我々の強みは多様な連携ネットワークと実行力、東京大学は日本の最高学府であり、FSIによる分野横断的な研究力が強みだと思います。この両組織がタッグを組むことで、より効果的な取り組みが可能になると思います。科学的知見を充実させて、問題を正しく伝え、海洋ごみ問題の解決を目指していきたいと考えています。」
●「海ごみ対策プロジェクト」実施内容の詳細について
東京大学大気海洋研究所 道田 豊 教授
「このプロジェクトでは分野横断型の研究体制を作り、他大学や関係機関と連携して進めていきます。
研究テーマは3つです。微小化した海洋プラスチックごみがどこから来てどこへ行くのかという「実態把握」と、プラスチック関連有害化学物質の「生体への影響」、特に人体への影響の解明はチャレンジングな研究となります。並行してプラスチックごみの「発生フローの解明と削減策」を検討します。
また対策として、研究者たちの対話機会をつくる「研究プラットフォームの構築」や、「国際的ラウンドテーブルの設置」によって研究者とステークホルダーの意見交換を行い情報を発信。
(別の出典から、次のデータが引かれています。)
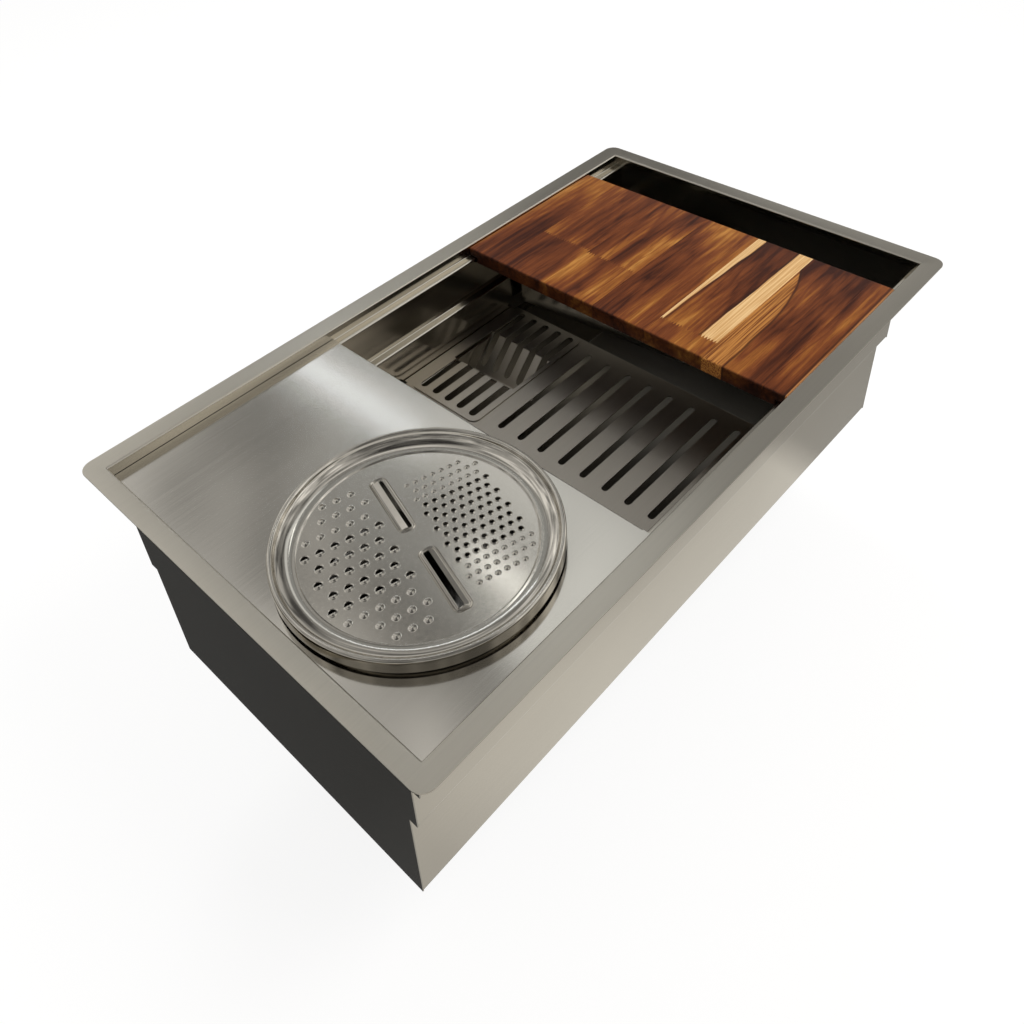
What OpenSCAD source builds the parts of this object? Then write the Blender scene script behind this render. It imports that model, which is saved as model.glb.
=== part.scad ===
// Workstation kitchen sink with stepped ledges, a drain platform with a basin set,
// a slotted rack with its insert, a cutting board, a strainer tray and a basket waste.
// Origin: centre of the bowl in the plane of the rim's top face. +X runs along the
// sink to its right-hand end, +Y to the back, +Z up.

/* [Bowl] */
// Length of the sink over the rim, along X
sink_length = 813; // [740:1:900]
// Width of the sink over the rim, along Y
sink_width = 482.6; // [450:0.1:520]
// Depth from the rim's top face to the underside of the floor
bowl_depth = 242; // [225:1:270]
// Thickness of the bowl's steel sheet
sheet = 1.2; // [1:0.1:1.6]
// Width of the rim along the two long sides
rim_long = 21.7; // [18:0.1:30]
// Width of the rim along the two short ends
rim_end = 19.5; // [16:0.1:30]
// Radius of the rim's outer corners
rim_corner_r = 13; // [6:0.5:18]
// Inside radius of the bends in every folded sheet
bend_r = 1.2; // [0.8:0.1:1.6]

/* [Ledges] */
// Depth of the upper ledge below the rim's top face
ledge_1_drop = 14.4; // [13:0.1:16]
// Depth of the middle ledge below the rim's top face
ledge_2_drop = 61.3; // [56:0.1:66]
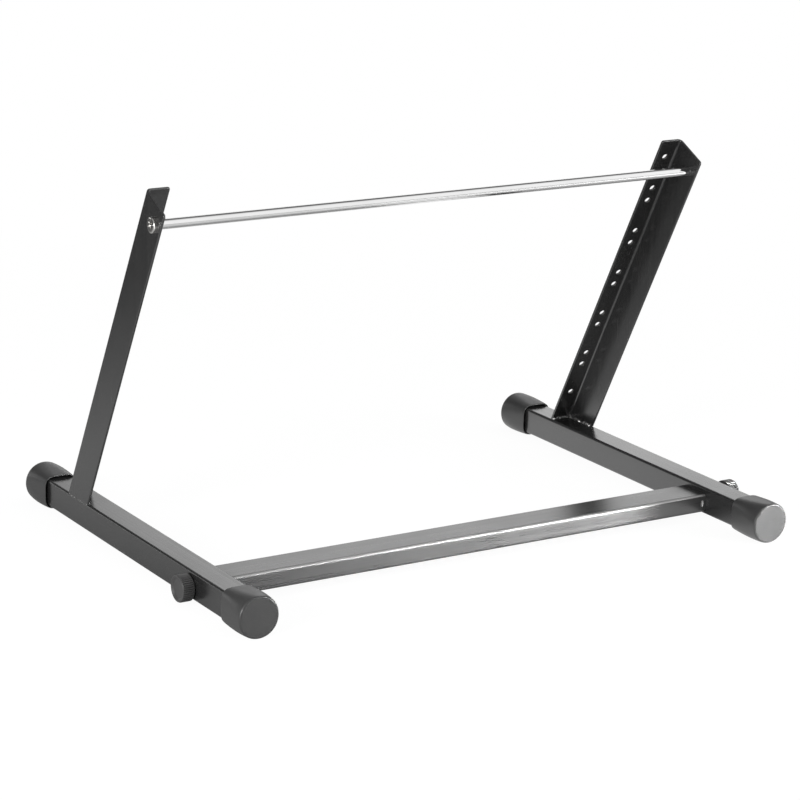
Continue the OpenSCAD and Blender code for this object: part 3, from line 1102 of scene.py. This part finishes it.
def buildRodScrew(side):
    facts = rodScrew
    r, high, rise = facts["headR"], facts["headHigh"], facts["domeRise"]
    shoulder = high - rise - facts["sideHigh"]  # height of the round edge between the side and the dome
    ball = (r ** 2 + rise ** 2) / (2 * rise)
    def dome(reach):
        return high - ball + math.sqrt(ball ** 2 - reach ** 2)
    rings = [(-facts["shank"], facts["shankR"] - 0.5 * mm), (-facts["shank"] + 0.5 * mm, facts["shankR"]),
             (0.0, facts["shankR"]), (0.0, r - 0.1 * mm), (0.06 * mm, r), (facts["sideHigh"] - 0.1 * mm, r)]
    for i in range(1, 8):
        a = math.radians(90 * i / 7)
        rings.append((facts["sideHigh"] + shoulder * math.sin(a), r - shoulder * (1 - math.cos(a))))
    rings += [(dome(r * k), r * k) for k in facts["domeSteps"]]
    long, half = facts["crossLong"], facts["crossHalf"]
    rings += [(dome(long) + 0.02 * mm, crossReach(long + 0.12 * mm, half + 0.14 * mm)),
              (dome(long) - 0.22 * mm, crossReach(long - 0.05 * mm, half)),
              (high - facts["crossDeep"], crossReach(0.45 * long, 0.62 * half))]
    bm = stackRings(rings, facts["segments"])
    turn = Matrix.Rotation(math.radians(facts["crossTurn"][side]), 4, "Z")
    place = railPlace @ Matrix.Translation((sideX, rail["rodDeep"], rail["rodUp"])) @ zToX @ turn
    addPiece(bm, side + "RodScrew", nickel, side + "_rod_screw",
             place=place, side=side, sharp=30)


buildRod()
for side in sides:
    buildRodScrew(side)
print("rod and screws made")


# Floor and light

floorLook = {
    "half": 9.0,
    # painted light and shade that reflections see on it, as colour and glow, from the user's side to the
    # camera's: (Y, shade)
    "paintedBounceStops": ((-0.8, 0.14), (-0.3, 0.55), (-0.12, 0.55), (0.05, 0.42), (0.3, 0.62), (0.65, 0.92)),
    "glow": 0.2,
    # a glowing patch beside the left base tube, for the reflection in its inner side: (axis, nothing, full)
    "patch": (("X", -0.27, -0.235), ("X", -0.11, -0.165), ("Y", -0.27, -0.2), ("Y", 0.27, 0.2)),
    "patchGlow": 0.75,
    "patchPaintedShadow": (0.012, 0.045),  # it is cut away under the cross tube as a painted shadow: (nothing, full) from that tube's middle
    "lift": 0.95,  # what the camera sees: nearly shadowless, and plain white further out
    "shade": 0.075,
    "nearR": 0.42,
    "plainR": 1.1,
}


def joinShaders(tree, kind, a, b, share=None):
    node = tree.nodes.new(kind)
    for shader, socket in zip((a, b), node.inputs[-2:]):
        tree.links.new(shader.outputs[0], socket)
    if share:
        tree.links.new(share, node.inputs["Fac"])
    return node


def paintedBounceTone(tree, y):
    # the painted light and shade on the floor for reflections, along Y
    stops = floorLook["paintedBounceStops"]
    first, last = stops[0][0], stops[-1][0]
    ramp = tree.nodes.new("ShaderNodeValToRGB")
    tree.links.new(rampNode(tree, y, first, last), ramp.inputs["Fac"])
    elements = ramp.color_ramp.elements
    while len(elements) < len(stops):
        elements.new(1.0)
    for element, (at, tone) in zip(elements, stops):
        element.position = (at - first) / (last - first)
        element.color = (tone, tone, tone, 1)
    return ramp.outputs["Color"]


def glowingPatch(tree, parts):
    look = floorLook
    # the patch fades out under the cross tube, a painted shadow
    under = mathNode(tree, "ABSOLUTE", mathNode(tree, "SUBTRACT", parts["Y"], boltY))
    patch = mathNode(tree, "MULTIPLY", rampNode(tree, under, *look["patchPaintedShadow"]), look["patchGlow"])
    for axis, nothing, full in look["patch"]:
        patch = mathNode(tree, "MULTIPLY", rampNode(tree, parts[axis], nothing, full), patch)
    return patch


def makeFloorFinish():
    look = floorLook
    material, tree, shader, where = startMaterial("paleFloor", {})
    tree.nodes.remove(shader)
    distance = tree.nodes.new("ShaderNodeVectorMath")
    distance.operation = "LENGTH"
    tree.links.new(where, distance.inputs[0])
    parts = tree.nodes.new("ShaderNodeSeparateXYZ")
    tree.links.new(where, parts.inputs[0])
    matt, shade = (tree.nodes.new("ShaderNodeBsdfDiffuse") for i in range(2))
    glow, lift, plain = (tree.nodes.new("ShaderNodeEmission") for i in range(3))
    paintedBounceShade = paintedBounceTone(tree, parts.outputs["Y"])
    tree.links.new(paintedBounceShade, matt.inputs["Color"])
    glowing = mathNode(tree, "MULTIPLY", paintedBounceShade, look["glow"])
    tree.links.new(mathNode(tree, "ADD", glowing, glowingPatch(tree, parts.outputs)), glow.inputs["Strength"])
    shade.inputs["Color"].default_value = (look["shade"],) * 3 + (1,)
    lift.inputs["Strength"].default_value = look["lift"]
    reflected = joinShaders(tree, "ShaderNodeAddShader", matt, glow)
    near = joinShaders(tree, "ShaderNodeAddShader", shade, lift)
    further = rampNode(tree, distance.outputs["Value"], look["nearR"], look["plainR"])
    seen = joinShaders(tree, "ShaderNodeMixShader", near, plain, further)
    path = tree.nodes.new("ShaderNodeLightPath")
    pick = joinShaders(tree, "ShaderNodeMixShader", reflected, seen, path.outputs["Is Camera Ray"])
    output = next(n for n in tree.nodes if n.type == "OUTPUT_MATERIAL")
    tree.links.new(pick.outputs[0], output.inputs["Surface"])
    return material


def buildFloor():
    bm = bmesh.new()
    bmesh.ops.create_grid(bm, x_segments=8, y_segments=8, size=floorLook["half"])
    meshObject(bm, "floor", makeFloorFinish())


def addSoftbox(name, where, target, size, radiance, spread=180):
    # radiance is what a point straight ahead sees; a grid narrows the spread
    data = bpy.data.lights.new(name, "AREA")
    data.shape = "RECTANGLE"
    data.size, data.size_y = size
    half = math.radians(min(spread, 179) / 2)
    data.spread = 2 * half
    data.energy = radiance * size[0] * size[1] * math.pi * (math.tan(half) - half) / math.tan(half)
    box = bpy.data.objects.new(name, data)
    aim = (Vector(target) - Vector(where)).to_track_quat("-Z", "Y")
    box.matrix_world = Matrix.Translation(where) @ aim.to_matrix().to_4x4()
    box.visible_camera = False
    bpy.context.scene.collection.objects.link(box)


softboxes = {
    "keyBox": {"where": (-0.95, 0.62, 0.2), "target": (-0.2, 0.15, 0.02), "size": (0.3, 0.3), "radiance": 14.0},
    # a low gridded strip that only rakes the cross tube's back and the rear caps
    "gridStrip": {"where": (-0.71, 0.82, 0.045), "target": (-0.08, 0.11, 0.015), "size": (0.4, 0.07),
                  "radiance": 510.0, "spread": 28},
    "fillBox": {"where": (1.2, 0.45, 0.36), "target": (0.1, 0.0, 0.1), "size": (0.4, 0.4), "radiance": 24.0},
}

# the room as reflections see it: a plain shade, paler upwards, then wide panels laid over it
room = {"horizon": 0.42, "top": 0.58, "topZ": 0.8, "white": 1.0}
panels = [  # inner and outer are degrees from the middle, where it starts and ends to fade
    {"towards": (-0.552, -0.774, 0.309), "inner": 3, "outer": 14, "radiance": 1.85},  # softbox, user's left
    {"towards": (-0.62, 0.70, 0.35), "inner": 33, "outer": 56, "radiance": 1.25},  # wide, camera's right
    {"towards": (0.50, -0.80, 0.35), "inner": 22, "outer": 48, "radiance": 0.08},  # black flag, user's right
    {"towards": (0.42, -0.9, 0.06), "inner": 3, "outer": 14, "radiance": 1.6},  # low slit of light in it
    {"towards": (-0.5, -0.45, 0.75), "inner": 12, "outer": 30, "radiance": 0.18},  # flag above, user's left
    {"towards": (0.75, 0.60, 0.25), "inner": 30, "outer": 60, "radiance": 0.22},  # dim side of the room
]


def panelMask(tree, sight, facts):
    # 1 inside the panel, fading to 0 at its outer reach
    dot = tree.nodes.new("ShaderNodeVectorMath")
    dot.operation = "DOT_PRODUCT"
    tree.links.new(sight, dot.inputs[0])
    dot.inputs[1].default_value = Vector(facts["towards"]).normalized()
    mask = tree.nodes.new("ShaderNodeMapRange")
    mask.interpolation_type = "SMOOTHSTEP"
    tree.links.new(dot.outputs["Value"], mask.inputs["Value"])
    mask.inputs["From Min"].default_value = math.cos(math.radians(facts["outer"]))
    mask.inputs["From Max"].default_value = math.cos(math.radians(facts["inner"]))
    return mask.outputs["Result"]


def buildRoom():
    world = bpy.data.worlds.new("studio")
    world.use_nodes = True
    tree = world.node_tree
    back = next(n for n in tree.nodes if n.type == "BACKGROUND")
    sight = tree.nodes.new("ShaderNodeTexCoord").outputs["Generated"]
    parts = tree.nodes.new("ShaderNodeSeparateXYZ")
    tree.links.new(sight, parts.inputs[0])
    shade = mixNode(tree, rampNode(tree, parts.outputs["Z"], 0.0, room["topZ"]), room["horizon"], room["top"])
    for facts in panels:
        shade = mixNode(tree, panelMask(tree, sight, facts), shade, facts["radiance"])
    path = tree.nodes.new("ShaderNodeLightPath")
    shade = mixNode(tree, path.outputs["Is Camera Ray"], shade, room["white"])
    back.inputs["Color"].default_value = (1, 1, 1, 1)
    tree.links.new(shade, back.inputs["Strength"])
    bpy.context.scene.world = world


buildFloor()
buildRoom()
for name, facts in softboxes.items():
    addSoftbox(name, **facts)
bpy.context.scene.view_settings.view_transform = "Standard"
print("floor and light set")
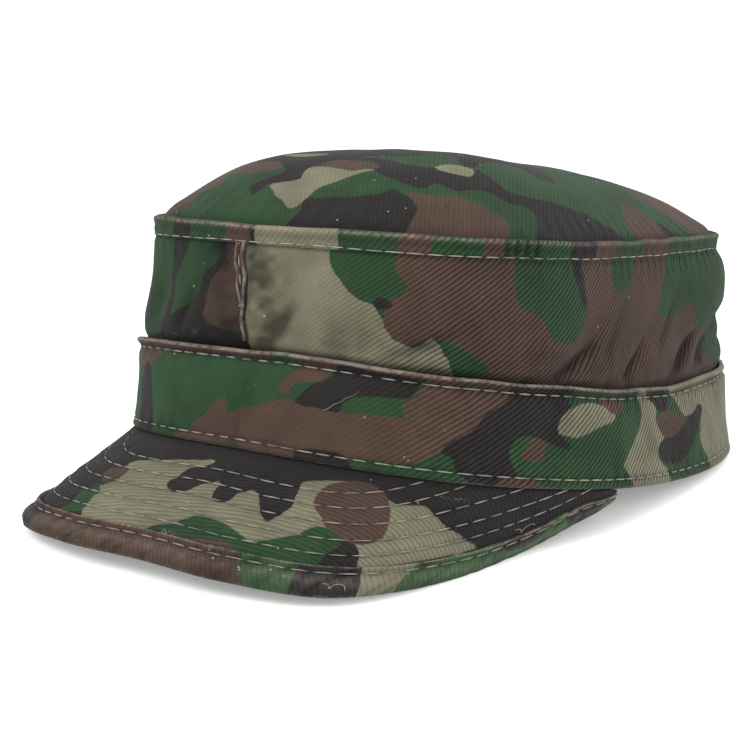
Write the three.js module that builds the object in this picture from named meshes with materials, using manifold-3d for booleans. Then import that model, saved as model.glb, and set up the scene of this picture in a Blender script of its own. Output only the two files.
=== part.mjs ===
// Soft patrol cap with a domed top, a broad band and a short bound peak.
// Millimetres, +Z up, front at -Y. The cap is drawn as it sits on a head, with its origin at the centre of
// the head opening, and the outer group then leans it back until it rests on its hem and its peak.
import * as THREE from "three";
import { mergeVertices } from "three/addons/utils/BufferGeometryUtils.js";
import Module from "manifold-3d";

const wasm = await Module();
wasm.setup();

// Ovals that carry the walls: half width, reach to the front and to the back, squareness of the oval,
// mean height, how far the front is raised, and how far front and back are raised over the sides.
const HEM = { halfWidth: 82.2, front: 101.9, back: 101.5, squareness: 2.71, height: 0, tip: 0, saddle: 3.4 };
const BAND_TOP = {
  halfWidth: 74.9, front: 101.4, back: 98.9, squareness: 3.14, height: 27.9, tip: -0.4, saddle: 3.9,
};
const RIM = { halfWidth: 68.7, front: 100.2, back: 92.7, squareness: 3.39, height: 68.9, tip: -4.4, saddle: 0.9 };

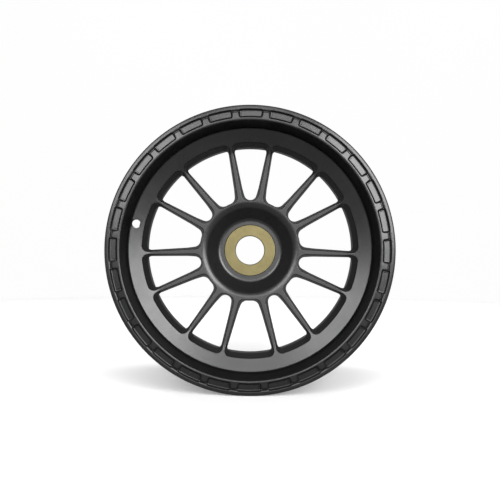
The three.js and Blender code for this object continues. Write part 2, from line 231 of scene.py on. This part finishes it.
def turned(points, angle):
    """Points in the (x, z) plane, turned clockwise about the wheel's axis."""
    x, z = points.T
    c, s = math.cos(angle), math.sin(angle)
    return np.column_stack((x * c + z * s, z * c - x * s))


def outward(loop):
    """The outward direction at each point of a closed outline."""
    tangent = np.roll(loop, -1, axis=0) - np.roll(loop, 1, axis=0)
    normal = np.column_stack((tangent[:, 1], -tangent[:, 0]))
    normal /= np.linalg.norm(normal, axis=1)[:, None]
    x, z = loop.T
    area = np.sum(x * np.roll(z, -1) - np.roll(x, -1) * z)
    return normal if area > 0 else -normal


def inside(points, loop):
    """Which points lie inside a closed outline."""
    x, z = points[:, 0][:, None], points[:, 1][:, None]
    a, b = loop, np.roll(loop, -1, axis=0)
    crosses = (a[:, 1] > z) != (b[:, 1] > z)
    rise = np.where(b[:, 1] == a[:, 1], 1e-9, b[:, 1] - a[:, 1])
    meets = a[:, 0] + (z - a[:, 1]) * (b[:, 0] - a[:, 0]) / rise
    return (crosses & (x < meets)).sum(axis=1) % 2 == 1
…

さらに「削減・管理方策の提案」まで行いたいと考えています。
3カ年でのアウトプットとしては、「科学的知見の国際社会への提供」、「政策オプション評価と削減管理方策の提示」、「研究の国際協調、ネットワークの形成」を計画しています。
学術面からの貢献で、オールジャパンで取り組む海洋ごみ問題の一翼を担っていきたいと思います」
プロジェクトの説明が行われたのち質疑応答が行われ、会場の記者たちからさまざまな質問が寄せられました。また発表会終了後も、会場では各登壇者に個別のインタビューが行われていました。